— WHAT IS NEEDED —
All of the material below is to be repeated exactly.
***
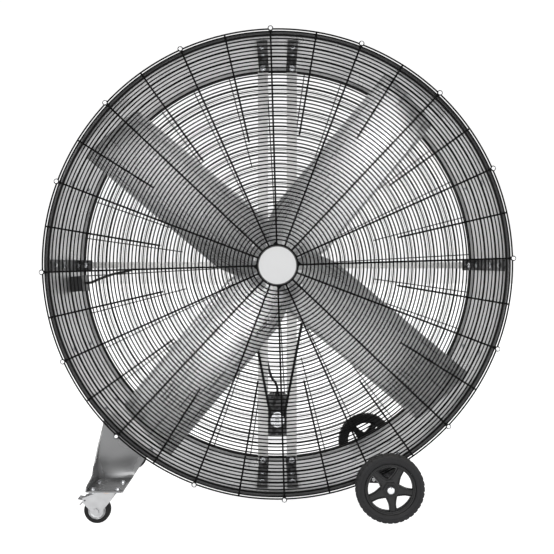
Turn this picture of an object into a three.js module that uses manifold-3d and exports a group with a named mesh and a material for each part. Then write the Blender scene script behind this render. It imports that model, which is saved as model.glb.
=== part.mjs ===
// A 60 inch class belt-drive drum fan on two wheels and two casters.
// Millimetres, +Z up, front of the fan towards -Y, origin on the floor under the middle of the drum.
import * as THREE from "three";
import { mergeVertices } from "three/addons/utils/BufferGeometryUtils.js";
import Module from "manifold-3d";

// Clearances
const SEAT_GAP = 0.3; // between pieces that rest on each other
const RUNNING_GAP = 0.4; // between a shaft and its bore, on the radius
const CUTTER_REACH = 60; // of a cutting tool, past what it cuts

// Drum
const DRUM_RADIUS = 797; // outside of the wall
const DRUM_WALL = 2;
const DRUM_SIDES = 48;
const BEAD_OUT = 4; // how far the rolled edge stands out of the wall
const BEAD_IN = 10; // and in
const BEAD_DEPTH = 14;

// Rotor, measured back from the drum's front edge
const BLADE_SETBACK = 66;
const BLADE_COUNT = 4;
const BLADE_FIRST_ANGLE = 50;
const BLADE_CHORD = 287;
const BLADE_PITCH = 28;
const BLADE_LEAD = 26; // how far each blade is set off its radius
const BLADE_CAMBER = 16;
const BLADE_THICKNESS = 2.5;
const BLADE_CORNER = 16; // clipped off both corners of the tip
const BLADE_ROOT_TAPER = 95; // length over which the root widens to the chord
const BLADE_ROOT_SHARE = 0.62; // of the chord, at the root
const BLADE_ROOT_RADIUS = 84;
const BLADE_TIP_CLEARANCE = 33;
const SPIDER_BOSS_RADIUS = 32;
const SPIDER_BOSS_LENGTH = 70;
const SPIDER_PAD_REACH = 150;
const SPIDER_PAD_WIDTH = 118;
const SPIDER_PAD_THICKNESS = 6;
const SHAFT_RADIUS = 12.7;
const SHAFT_NOSE = 12; // how far the shaft stands out of the boss

// Belt drive
const BELT_WIDTH = 13;
const BELT_THICKNESS = 9;
const BELT_RUNNING_GAP = 1.2; // over the groove, because both are many-sided
const FAN_PULLEY_RADIUS = 136;
const MOTOR_PULLEY_RADIUS = 27;
const GROOVE_DEPTH = 10;
const PULLEY_WIDTH = 22;
const PULLEY_GAP = 23.1; // from the blades back to the pulley
const MOTOR_DROP = 585; // from the fan's axis down to the motor's
const FAN_PULLEY_HUB = 34;
const PULLEY_WEB = 7;
const FAN_PULLEY_SIDES = 32;
const MOTOR_PULLEY_SIDES = 16;

// Motor
const MOTOR_RADIUS = 73;
const MOTOR_BODY_LENGTH = 96;
const MOTOR_BELL_LENGTH = 26;
const MOTOR_SHAFT_RADIUS = 8;
const MOTOR_PLATE_HEIGHT = 150;
const MOTOR_PLATE_THICKNESS = 6;
const MOTOR_FINS = 16;
const MOTOR_FIN_HEIGHT = 5;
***
— FULL ANSWER —
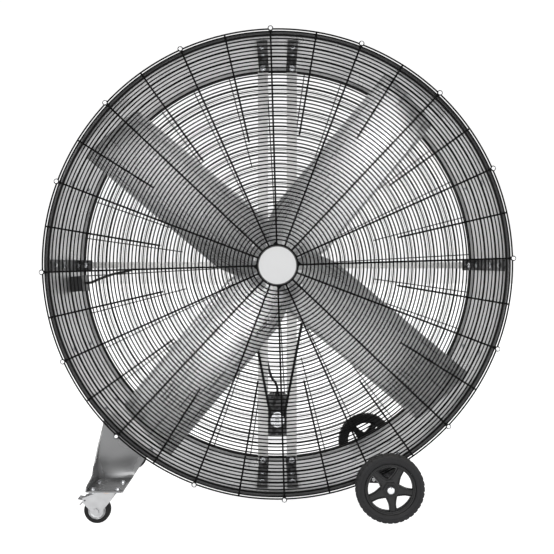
Turn this picture of an object into a three.js module that uses manifold-3d and exports a group with a named mesh and a material for each part. Then write the Blender scene script behind this render. It imports that model, which is saved as model.glb.
=== part.mjs ===
// A 60 inch class belt-drive drum fan on two wheels and two casters.
// Millimetres, +Z up, front of the fan towards -Y, origin on the floor under the middle of the drum.
import * as THREE from "three";
import { mergeVertices } from "three/addons/utils/BufferGeometryUtils.js";
import Module from "manifold-3d";

// Clearances
const SEAT_GAP = 0.3; // between pieces that rest on each other
const RUNNING_GAP = 0.4; // between a shaft and its bore, on the radius
const CUTTER_REACH = 60; // of a cutting tool, past what it cuts

// Drum
const DRUM_RADIUS = 797; // outside of the wall
const DRUM_WALL = 2;
const DRUM_SIDES = 48;
const BEAD_OUT = 4; // how far the rolled edge stands out of the wall
const BEAD_IN = 10; // and in
const BEAD_DEPTH = 14;

// Rotor, measured back from the drum's front edge
const BLADE_SETBACK = 66;
const BLADE_COUNT = 4;
const BLADE_FIRST_ANGLE = 50;
const BLADE_CHORD = 287;
const BLADE_PITCH = 28;
const BLADE_LEAD = 26; // how far each blade is set off its radius
const BLADE_CAMBER = 16;
const BLADE_THICKNESS = 2.5;
const BLADE_CORNER = 16; // clipped off both corners of the tip
const BLADE_ROOT_TAPER = 95; // length over which the root widens to the chord
const BLADE_ROOT_SHARE = 0.62; // of the chord, at the root
const BLADE_ROOT_RADIUS = 84;
const BLADE_TIP_CLEARANCE = 33;
const SPIDER_BOSS_RADIUS = 32;
const SPIDER_BOSS_LENGTH = 70;
const SPIDER_PAD_REACH = 150;
const SPIDER_PAD_WIDTH = 118;
const SPIDER_PAD_THICKNESS = 6;
const SHAFT_RADIUS = 12.7;
const SHAFT_NOSE = 12; // how far the shaft stands out of the boss

// Belt drive
const BELT_WIDTH = 13;
const BELT_THICKNESS = 9;
const BELT_RUNNING_GAP = 1.2; // over the groove, because both are many-sided
const FAN_PULLEY_RADIUS = 136;
const MOTOR_PULLEY_RADIUS = 27;
const GROOVE_DEPTH = 10;
const PULLEY_WIDTH = 22;
const PULLEY_GAP = 23.1; // from the blades back to the pulley
const MOTOR_DROP = 585; // from the fan's axis down to the motor's
const FAN_PULLEY_HUB = 34;
const PULLEY_WEB = 7;
const FAN_PULLEY_SIDES = 32;
const MOTOR_PULLEY_SIDES = 16;

// Motor
const MOTOR_RADIUS = 73;
const MOTOR_BODY_LENGTH = 96;
const MOTOR_BELL_LENGTH = 26;
const MOTOR_SHAFT_RADIUS = 8;
const MOTOR_PLATE_HEIGHT = 150;
const MOTOR_PLATE_THICKNESS = 6;
const MOTOR_FINS = 16;
const MOTOR_FIN_HEIGHT = 5;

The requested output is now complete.